Sanki çocukluğumu kaybetmiş gibi, son vapuru kaçırmış gibi, tüm mal varlığımı kaybetmiş yapa yalnız kalmış sokağın başında gözleri yaşlı oturan çocuk gibi yorgun yıkılmış vaziyetteyim. Ellerim ayazı yemekten çatlamış ve hala titrek, gözlerim uykusuzluktan şişmiş, Üzerİmden bi asır geçmiş ve ben hala çocukluğumda olduğu gibi çaresiz bitmiş haldeyim...

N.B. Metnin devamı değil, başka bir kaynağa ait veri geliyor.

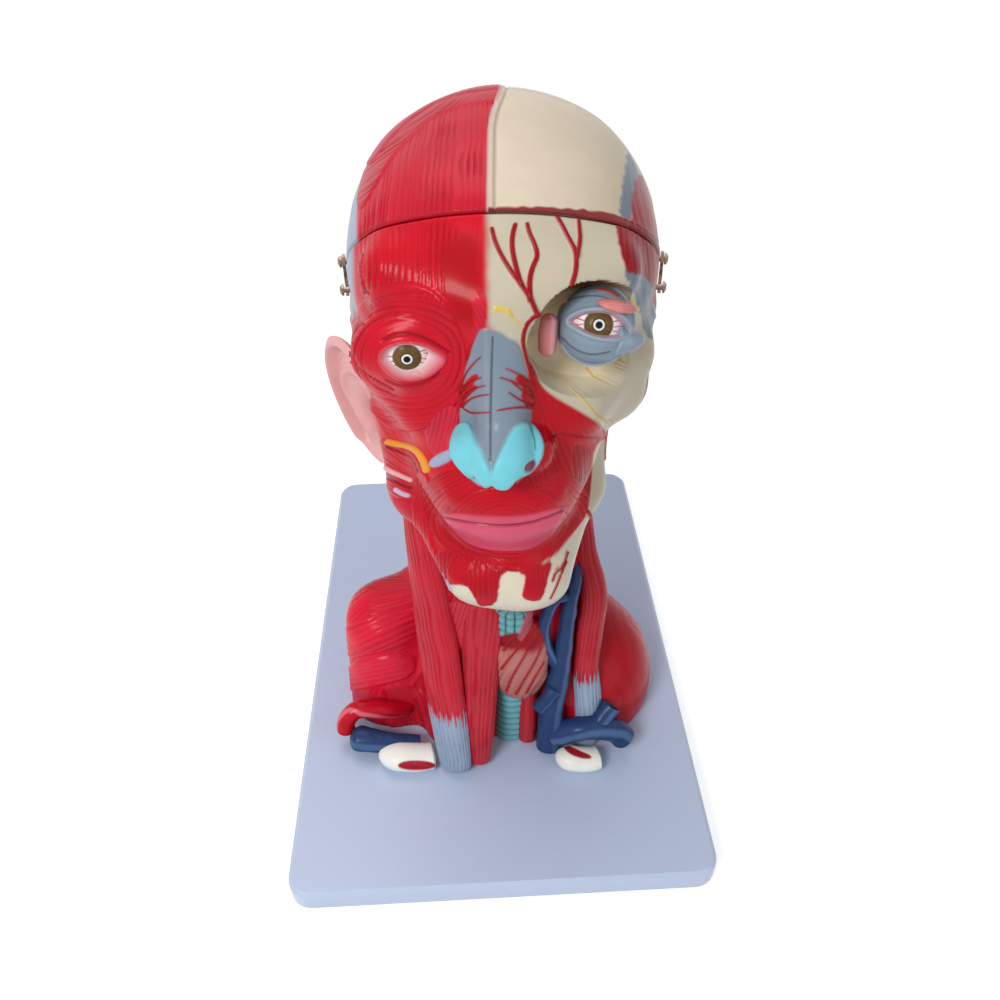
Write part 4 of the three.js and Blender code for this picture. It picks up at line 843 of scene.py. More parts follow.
def painted_material():
    """Painted plastic: the paint attribute with slight unevenness, and a satin varnish."""
    material, tree, shader = new_material("painted_casting")
    mottle = uneven_surface(tree, shader, 60.0, 4.0, (0.28, 0.42), 0.06, 900.0, 0.0006)
    paint = add_node(tree, "Attribute", {}, attribute_name="paint").outputs["Color"]
    shade = add_node(tree, "MapRange", {"Value": mottle, "To Min": 0.9, "To Max": 1.08}).outputs["Result"]
    mix = add_node(tree, "VectorMath", {0: paint, "Scale": shade}, operation="SCALE")
    feed(tree, shader, {"Base Color": mix.outputs[0], "Coat Weight": 0.15, "Coat Roughness": 0.18,
        "Specular IOR Level": 0.08})
    return material


def solid_material(name, color, roughness=(0.3, 0.45), metallic=0.0, bump=0.04, spread=0.06):
    """One colour with slight mottling, for plain moulded, metal and rubber pieces."""
    material, tree, shader = new_material(name)
    mottle = uneven_surface(tree, shader, 22.0, 5.0, roughness, bump, 700.0, 0.0004)
    base = linear(color)
    paint = color_ramp(tree, mottle, base * (1 - spread), np.clip(base * (1 + spread), 0, 1))
    feed(tree, shader, {"Metallic": metallic, "Base Color": paint})
    return material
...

Peki ya sen? Ne yapıyorsun. Kiminlesin kimlerle gezdin. Neler yaptınız. Okuyormusun bunları. Görünce için gidiyor mu? Bunların hepsi benim için yazılıyor diyormusun arkadaşlarına. Hatırlatıyor mu sana bu yazılar beni,yada gördüğün bi grubu,bi sayfayı begenmekten vazgeçiyormusun hemen.
Tabikide vazgeçiyorsun. Sen benim ömrüm kadar olan sevgiden vazgeçmiş birisin bunlar ne ki senin için? Sen zaten gelmeden gitmeyi, sevmeden sevdirmeyi, ölmeden öldürmeyi çok iyi bilirsin.. bu yazılanlar, yaşattıkların ne ki senin için?
Ellerim titriyor yine,gözlerim buharlaşıyor. Her yer karanlık,gece neden bu kadar sessiz. Hayır! Senin yokluğundan değil bunlar. Ve ben kime konuştuğumu bilmiyorum. Kim bana cevap veriyor. Kulaklarımdaki bu ses. Ne oluyor. Duvarlar benimle konuşuyor sanki, göğsüm daralıyor,nefesim kesiliyor. Nedir bu çaresizlik.
İki sevdalı kalbin en gizli yarasını,
Bir bakış ki kudreti hiç bir lisan da yoktur,
Bir bakış ki bazen şifa, bazen zehirli oktur.